Now I was down to my 4-6-8/MMG and the 4-6-8/MTR, who was slightly out of position. I prep fired the MMG at a stack of Americans, and managed to break a 7-0 and a HS. That left Eric with just 18 possible EVP left. Luckily for me, all the big American kill stacks were out of LOS of my MMG, so the only unit that had to worry about taking fire was the MTR squad. I opted to be cautious and AM him into position to shut down the last ditch American dash on turn four. The move brought him into LOS of a single 6-6-6/BAZ, who fired through an orchard into a stone building and scored a CH with the BAZ on my squad. The 16-3 left a broken 2-4-7 behind, and a single good order German squad on the entire map!

The end game now came into focus with something of a ruthless simplicity. No American squad could afford to prep fire, risk throwing smoke, or do anything else other than run for the map edge and hope for the best. As for my part, I simply had to hit one of the many targets running through the open and hope the 6ML unit would break or even pin. Eric started the exodus with a lone 6-6-6. I opted to fire the MMG only at him. The 4-2 would likely suffice, and if there was a fluke HOB MC or a high roll on my part, I wanted another shot...just in case. The remaining American hero would have been more than happy to run adjacent and block off any German chances at SFF if I did fire everything and the target somehow survived.
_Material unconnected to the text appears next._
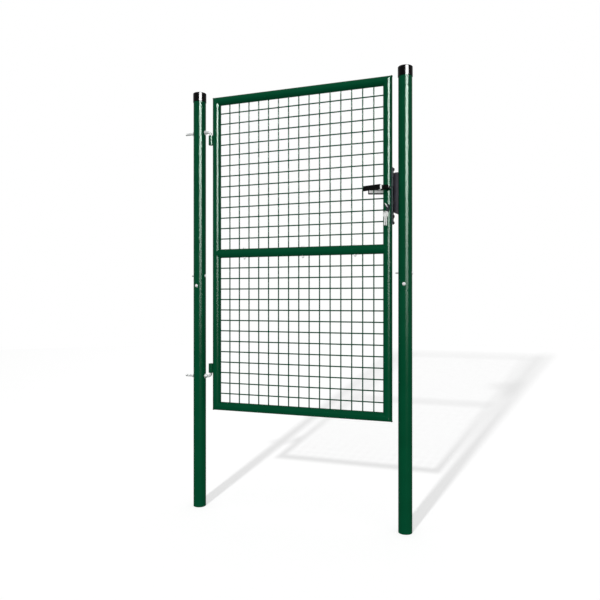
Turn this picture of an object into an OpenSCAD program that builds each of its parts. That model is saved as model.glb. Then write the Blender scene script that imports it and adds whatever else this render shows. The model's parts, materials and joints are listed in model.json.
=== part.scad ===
// Single-leaf garden gate of round steel tube with two welded mesh panels, hung between two round posts.
// Origin at the centre of the hinge post's foot, +X towards the lock post, -Y to the side the leaf opens to.

/* [Posts] */
// Outside diameter of a post
post_d = 60; // [50:1:76]
// Wall of a post
post_wall = 1.5; // [1.2:0.1:3]
// Height over the caps
post_h = 2000; // [1980:10:2200]
// Distance between the two posts' centre lines
post_spacing = 1000; // [980:10:1300]
// Height of the joint between a post's lower and upper half
post_joint_z = 1040; // [900:10:1100]
// Thickness of the disc that closes a post's foot
foot_t = 3; // [2:1:6]
// Length of the sleeve inside a post's joint
coupling_l = 200; // [150:10:300]
// Wall of that sleeve
coupling_wall = 1.5; // [1:0.1:3]
// Outside diameter of a cap
cap_d = 64; // [63:1:80]
// Height of a cap
cap_h = 43; // [30:1:60]
// Thickness of a cap's top
cap_top_t = 2; // [1.5:0.5:4]
// Rounding of a cap's top edge
cap_round = 3; // [2:1:6]

/* [Post fixings] */
// Height of the bolt that crosses a post, above the post's joint
cross_bolt_up = 75; // [60:1:100]
// Height of the screw on a post's front, above the post's joint
front_screw_up = 27; // [20:1:40]
// Thread diameter of the post fixings
fixing_d = 8; // [6:1:10]
// Head diameter of the post fixings
fixing_head_d = 15; // [12:1:18]
// Head height of the post fixings
fixing_head_h = 4; // [3:0.5:6]
// How far the cross bolt's end stands out
cross_bolt_out = 12; // [8:1:16]

/* [Leaf] */
// Diameter of the leaf's tubes
tube_d = 40; // [36:1:46]
// Wall of the leaf's tubes
tube_wall = 1.5; // [1.2:0.1:3]
// Height over the leaf's top and bottom rails
leaf_h = 1500; // [1300:10:1700]
// Distance from the posts' top down to the leaf's top edge
leaf_drop = 30; // [20:1:40]
// Gap between the hinge post and the leaf
hinge_gap = 44; // [40:1:50]
// Gap between the leaf and the lock post
lock_gap = 26; // [25:1:40]

/* [Mesh] */
// Distance from wire to wire
mesh_pitch = 50; // [40:1:60]
// Wire diameter
wire_d = 5; // [4:0.5:6]
// Sides of a modelled wire
wire_sides = 6; // [4:1:8]
// First upright wire's distance from the hinge stile's centre line
mesh_start = 69; // [60:1:75]
// Distance from the middle rail's edge to its next wire
mesh_rail_gap = 50; // [44:1:60]

/* [Hinges] */
// Distance from the leaf's top edge down to the upper hook's arm
upper_hook_inset = 162; // [120:1:200]
// Distance from the leaf's lower edge up to the lower hook's arm
lower_hook_inset = 158; // [120:1:200]
// Diameter of a hook's rod
hook_d = 12; // [10:0.5:12]
// Bend radius of a hook at its centre line
hook_bend_r = 15; // [14:1:18]
// How far a hook's thread reaches past the post's centre line
hook_back = 76; // [60:1:90]
// Length of the sleeves on the leaf
sleeve_l = 45; // [35:1:50]
// Outside diameter of the sleeves
sleeve_d = 24; // [20:1:26]
// Distance from a hook's arm to its sleeve's end
sleeve_off = 17; // [16:1:20]
// Thickness of a nut
nut_t = 8; // [6:0.5:9]
// Width of a nut across its flats
nut_af = 17; // [16:0.5:17]
// Diameter of a hook's washer
washer_d = 22; // [20:1:28]
// Thickness of a washer
washer_t = 2; // [1.5:0.5:2.5]

/* [Lock] */
// Height of the lever's spindle above the middle rail's centre line
spindle_up = 261; // [240:1:280]
// Distance from the spindle down to the lock cylinder
cylinder_drop = 79; // [76:1:85]
// Length of the lock's faceplate
faceplate_l = 245; // [235:5:260]
// Height of the faceplate's top end above the spindle
faceplate_up = 90; // [80:1:100]
// Width of the faceplate
faceplate_w = 24; // [20:1:26]
// How far the faceplate stands out of the stile
faceplate_out = 4; // [3:0.5:5]
// Thickness of the lock case inside the stile
case_t = 16; // [14:1:18]
// How far the latch bolt stands out of the faceplate
latch_out = 10; // [8:1:12]
// Height of the latch bolt
latch_h = 24; // [20:1:28]
// Thickness of the latch bolt and the dead bolt
bolt_t = 10; // [8:1:10]
// Height of the dead bolt
dead_bolt_h = 26; // [20:1:28]
// Length of the lock cylinder
cylinder_l = 64; // [56:1:70]

/* [Keeper] */
// Length of the keeper on the lock post
keeper_l = 180; // [165:1:190]
// Height of the keeper's top end above the spindle
keeper_up = 64.5; // [60:0.5:72]
// Width of the keeper
keeper_w = 44; // [40:1:48]
// Gap between the keeper and the faceplate
keeper_gap = 5.2; // [5:0.1:8]
// Depth of the keeper's pockets
pocket_depth = 10.8; // [10:0.1:12]

/* [Levers] */
// Distance of the spindle and the lock cylinder from the stile's middle, towards the post
lock_offset = 5; // [0:0.5:7]
// Distance from the spindle to a lever's free end
lever_reach = 103; // [85:1:115]
// Height of the grip
lever_h = 22; // [16:1:24]
// Thickness of the grip
lever_t = 9; // [7:0.5:11]
// Distance from the leaf's middle plane to the grip's middle
lever_off = 47; // [44:1:55]
// Height of the grip's middle above the spindle, where the crank ends
grip_rise = 3; // [0:0.5:5]
// Diameter of a lever's hub
hub_d = 20; // [18:1:28]
// Side of the square spindle
spindle_side = 8; // [7:1:9]

/* [Keys] */
// Length of a key's bow
bow_l = 26; // [20:1:30]
// Width of a key's bow
bow_w = 20; // [18:1:24]
// Thickness of a key
key_t = 2.2; // [1.8:0.1:2.6]
// Width of a key's blade
blade_w = 8; // [7:0.5:9]
// Length of a hanging key's blade
blade_l = 35; // [28:1:38]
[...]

With all that running through my head, I rolled the 4-2, commenting "This is for the game!" The roll was a double five: cower, no effect, and the game really was over, as the Americans marched off the map in peace.

Congratulations to Eric for the win. After a tough string of dice at the start, he did all the little things he needed to do for victory, using the American advantages of Assault Fire and CC to clear out my troops in rapid fashion. The scenario, while tiny in size, was actually more fun than I had anticipated. Both sides get just enough to work with that there are meaningful decisions being made each turn. I'd place it in the same category as J98 Lendlease Attack: it's actually a lot of fun for its size and a good learning scenario, but I don't plan to play it again. Incidently, Dash For Mt. Croce is likely a good scenario as well for anyone looking to work on their end game. Every turn I played, I felt like I was making the decisions I normally make at the end of a close but larger scenario. I have to tip my hat both to Eric for the thrills and chills of the game and to the Bunker guys for putting out such consistantly interesting scenarios.